そして結局そのまま友人関係は続いていたのだが、文化祭終了後、ある噂を聞いた。

「A子が○○に告白したんだって」。

A子というのは頭もよく、人柄もよく、生徒会なんかにはいっていて、ほんわかした可愛い子だった。私にとっては、知り合い以上、友達未満、といった感じの子だったが、私は彼女が結構好きだったし尊敬していた。

「で、どうしたの?」「振られたらしいよ」

A子が振られた……

ショック、というほどでもないが、どこかガッカリする自分に気付いた。次の瞬間、なぜガッカリしたんだろう!?と自分でも戸惑い、じっくり「なぜか」を考えてみた。その結果、どうも私は「あのA子が振られたなら、私が告白したって振られるに決まっている」そう思ったから、ガッカリしたようだった。その結論に自分自身少しびっくりした。これではまるで彼の事が好きなようだ。

とりあえず私は彼が好きなのかもしれないという前提で、もし彼と付き合ったらキスできるのか?セックスできるのか?という事をシミュレーションし始めた。……微妙だった。別にしたいとは思わない。でも○○君ならもしかしたらいいかもしれない。という感じだった。しかし他の男子だったら絶対に嫌なところからすると、やっぱりこれは好きなんだろうか?しかし、別に彼にたいしてときめくわけでもドキドキするわけでもない。好きというより、単に私はもともとあんまり男子が好きじゃなくて、その中で彼は普通だというだけなんじゃないだろうかとも考えた。色々考えたが結論はでなかった。

どの道告白する気はあまりなかった。このままでいいと思っていたし、A子が断られたのなら私は断られるに決まっていると思っていたからだ。私は別に男子モテるわけでもなかったし、A子の方が断然可愛いのだ。一体なぜA子を断ったのか寧ろ疑問だった。

受験が近づいていた。

彼と私は志望校が別で、彼は関西方面の大学、私は東京大学を目指していた。

彼が目指している大学を知ったとき、そうか、このままだと4月になったら離れ離れになるんだなぁ、とふと思った。この関係も、多分、自然消滅するだろう。そう思うと寂しかった。

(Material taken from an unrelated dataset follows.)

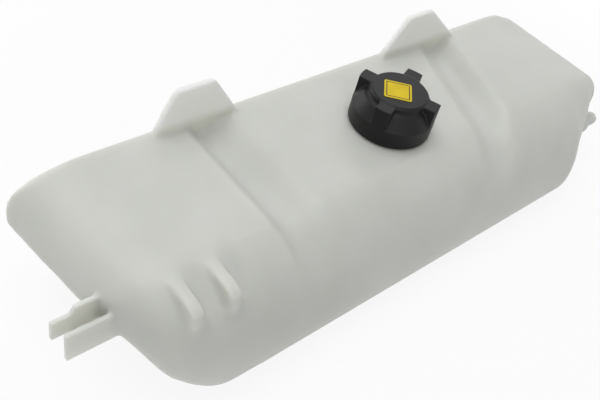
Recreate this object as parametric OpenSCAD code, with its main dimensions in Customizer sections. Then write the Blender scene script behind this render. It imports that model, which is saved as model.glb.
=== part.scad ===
// Coolant expansion tank: one blow-moulded translucent shell with a
// screw cap that carries a pressure valve and a vacuum valve.
// X runs along the tank, Y to the rear, Z up along the filler neck.
// The origin is on the flat underside, straight below the neck.

/* [Tank body] */
// Distance from the neck axis to the left end
left_reach = 272; // [258:1:300]
// Distance from the neck axis to the right end
right_reach = 268; // [262:1:300]
// Height from the flat underside to the raised panels
body_height = 100; // [92:1:120]
// Distance from the neck axis to the rear wall
rear_reach = 76; // [68:1:90]
// Distance from the neck axis to the front wall
front_reach = 85; // [78:1:105]
// Distance from the neck axis to where the front shoulder begins
shoulder_start = 30; // [28:1:38]
// Wall of the moulding
wall = 3; // [2:0.1:3.4]
// Length of the sloping face at the left end
left_slope_length = 45; // [38:1:52]
// Length of the sloping face at the right end
right_slope_length = 51; // [42:1:60]
// Drop of the sloping face at each end
end_slope_drop = 35; // [28:0.5:40]
// Share of that drop that is rounded over, at the left end
left_slope_round = 0.75; // [0.3:0.05:0.9]
// Share of that drop that is rounded over, at the right end
right_slope_round = 0.45; // [0:0.05:0.9]
// Height of the end's blunt edge at its widest line
end_edge = 4; // [3:0.5:6]
// Plan radius of the left rear corner
left_rear_r = 5; // [4:0.5:20]
// Plan radius of the right rear corner
right_rear_r = 22; // [12:1:30]
// Run of the rounded left front corner along the tank
corner_run = 74; // [50:1:78]
// Run of the rounded left front corner across the tank
corner_depth = 85; // [60:1:90]
// Radius where the front wall turns under
under_r = 22; // [18:1:34]
// Radius along the rear top edge
rear_top_r = 9; // [6:0.5:12]
// Radius along the rear bottom edge
rear_under_r = 14; // [8:0.5:20]
// Length over which the underside rises to each end
rise_length = 73; // [50:1:76]
// Curve of that rise: 1 is a straight slope, 2 an arch
rise_curve = 1.15; // [1.1:0.05:2]
// Sideways run of the left end for each millimetre towards the front
left_end_slant = 0.114; // [0:0.002:0.14]
// Start of the slanted right front corner, from the neck axis
slant_start = 183; // [170:1:195]
// Depth of the slanted right front corner
slant_depth = 42; // [30:1:50]

/* [Panels and valleys] */
// Depth of the two valleys between the raised panels
valley_depth = 11; // [6:0.5:14]
// Place of the left valley's steep side
left_valley_x = -146; // [-155:1:-135]
// Width of the left valley
left_valley_width = 46; // [40:1:56]
// Place of the right valley at the neck's line
right_valley_x = 70; // [66:1:80]
// Width of the right valley
right_valley_width = 52; // [44:1:60]
// Sideways run of the right valley for each millimetre of depth
right_valley_slant = 0.4; // [0:0.05:0.5]

/* [Tongues] */
// Height of the two mounting tongues above the panels
tongue_height = 34; // [28:0.5:40]
// Thickness of a tongue
tongue_thickness = 5; // [4:0.5:7]
// Distance from the neck axis to the front face of the tongues
tongue_y = 64; // [60:0.5:66]
// Place of the left tongue's top
left_tongue_x = -137; // [-142:1:-132]
// Width of the left tongue's top
left_tongue_top = 36; // [28:1:40]
// Run of the left tongue's foot to the left of its top's middle
left_tongue_foot_left = 33; // [28:1:38]
// Run of the left tongue's foot to the right of its top's middle
left_tongue_foot_right = 40; // [30:1:46]
// Place of the right tongue's top
right_tongue_x = 92; // [88:1:98]
// Width of the right tongue's top
right_tongue_top = 34; // [28:1:40]
// Run of the right tongue's foot to the left of its top's middle
right_tongue_foot_left = 39; // [30:1:44]
// Run of the right tongue's foot to the right of its top's middle
right_tongue_foot_right = 56; // [40:1:60]
// Radius of a tongue's upper corners
tongue_corner_r = 5; // [2:0.5:8]

/* [Ribs] */
// Width of each finger rib on the left shoulder
rib_width = 9; // [6:0.5:11]
// Reach of the finger ribs in front of the neck axis
rib_reach = 73; // [66:1:76]
// Place of the first finger rib
rib_x = -222; // [-224:1:-214]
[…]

そんな時またもや噂を聞いた。A子が振られたのは、○○君に彼女がいるからだ、という噂である。

なんでも、友達によると、他校に後輩の可愛い彼女がいるのだという。

それを聞いてまた内心ガッカリした自分自身に戸惑った。やっぱり好きなのだろうか。分からない。

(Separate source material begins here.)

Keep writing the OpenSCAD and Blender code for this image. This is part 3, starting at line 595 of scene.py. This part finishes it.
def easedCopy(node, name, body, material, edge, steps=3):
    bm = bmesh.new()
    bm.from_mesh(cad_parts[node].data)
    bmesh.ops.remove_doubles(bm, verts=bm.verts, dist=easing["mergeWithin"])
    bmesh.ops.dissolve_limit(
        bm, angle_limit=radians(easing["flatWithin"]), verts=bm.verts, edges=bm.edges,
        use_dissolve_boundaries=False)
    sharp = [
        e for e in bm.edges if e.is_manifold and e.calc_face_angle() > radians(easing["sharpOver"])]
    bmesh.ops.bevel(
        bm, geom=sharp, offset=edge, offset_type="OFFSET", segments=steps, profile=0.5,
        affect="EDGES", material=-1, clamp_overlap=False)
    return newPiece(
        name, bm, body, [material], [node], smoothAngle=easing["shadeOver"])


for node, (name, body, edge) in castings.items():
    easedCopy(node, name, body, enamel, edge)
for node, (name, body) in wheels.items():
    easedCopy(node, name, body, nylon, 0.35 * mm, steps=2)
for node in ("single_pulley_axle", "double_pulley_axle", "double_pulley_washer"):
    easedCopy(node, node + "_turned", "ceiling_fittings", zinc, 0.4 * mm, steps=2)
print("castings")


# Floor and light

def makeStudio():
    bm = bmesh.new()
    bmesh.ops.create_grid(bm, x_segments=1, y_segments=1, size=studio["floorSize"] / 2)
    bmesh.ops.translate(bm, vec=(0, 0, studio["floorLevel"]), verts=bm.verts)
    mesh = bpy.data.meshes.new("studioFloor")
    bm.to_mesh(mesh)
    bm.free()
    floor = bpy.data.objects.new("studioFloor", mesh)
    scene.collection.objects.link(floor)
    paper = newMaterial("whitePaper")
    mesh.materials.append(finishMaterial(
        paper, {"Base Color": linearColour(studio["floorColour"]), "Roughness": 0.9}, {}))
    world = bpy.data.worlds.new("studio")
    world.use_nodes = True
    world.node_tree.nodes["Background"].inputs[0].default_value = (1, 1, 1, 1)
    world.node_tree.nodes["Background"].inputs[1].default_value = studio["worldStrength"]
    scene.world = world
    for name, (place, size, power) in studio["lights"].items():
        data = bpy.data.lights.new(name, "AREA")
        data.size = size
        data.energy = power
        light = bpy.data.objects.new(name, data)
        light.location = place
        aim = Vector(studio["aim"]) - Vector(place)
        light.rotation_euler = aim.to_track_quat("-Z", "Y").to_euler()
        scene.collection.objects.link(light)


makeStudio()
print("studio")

しかし好きだったら、こんな「ガッカリ」程度じゃなく、もっと泣くほど嫌なんじゃないだろうか?正直そこまででもなかったため、ますます自分は彼を好きなのかどうなのかわからなくなっていった。

どうせ自然消滅するならと、メールで一度聞いてみた。

「そういえば、○○君って彼女とかいるの?」と。

「えー!?いや、いないよ(笑)モテないし(照れ笑いのような絵文字)」

「あれっ、でも、○○校に後輩の彼女がいるって聞いたけど」

「え?!知らないよー。××と勘違いしてるんじゃないかな。あいつはしょっちゅう彼女変えてるから」

……。いないじゃんか。噂は当てにならない。

しかしA子の噂はガチだった。何せA子本人からも聞いていたのだから。

複雑な思いだった。正直、卒業する前に一度玉砕覚悟で告白してみようかとも思った。どうせ駄目元、これもいい経験なんじゃないかと。しかしそんな勇気はなく……とりあえず受験に専念した。

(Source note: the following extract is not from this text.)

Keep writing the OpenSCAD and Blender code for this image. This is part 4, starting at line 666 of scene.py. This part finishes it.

卒業前、バレンタインに、イーピンをかたどったチョコを作って彼に渡した。告白は特にしなかった。そのつもりで作ったわけでもなかった。彼は結構驚いていたが、チョコの中身を見てかなりウケてくれたため、私はそれで満足だった。

そしてそのまま結局何事もなくあっけなく私達は卒業して、大学に入学した。

案の定、5月くらいまではちらほらメールもしていたけれど、夏に入る前に自然になくなった。

私も大学で新しい人間関係を作るため忙しかったし、その時はもうほとんど彼の事を忘れていた。

けれど今、昔使っていた千点棒のストラップを見つけて、ふっとその時の思い出がよぎった。多分彼はもう彼女の一人もいるだろう。優しくて真面目で面白くて賢い人だ。きっと大学でも上手くやっているに違いない。麻雀サークルを作るともいっていた。きっと彼なら本当にやっているだろう。私もまだまだ麻雀は続けている。

あれは恋だったのだろうか。未だにわからない。あれを恋とカウントしないなら、私は生まれてこのかた一度も恋をしたことがない事になる。これからもしないのだろうか。なんとなく、彼のような人には二度と出会えない気がして、少しだけ寂しい気持ちになった。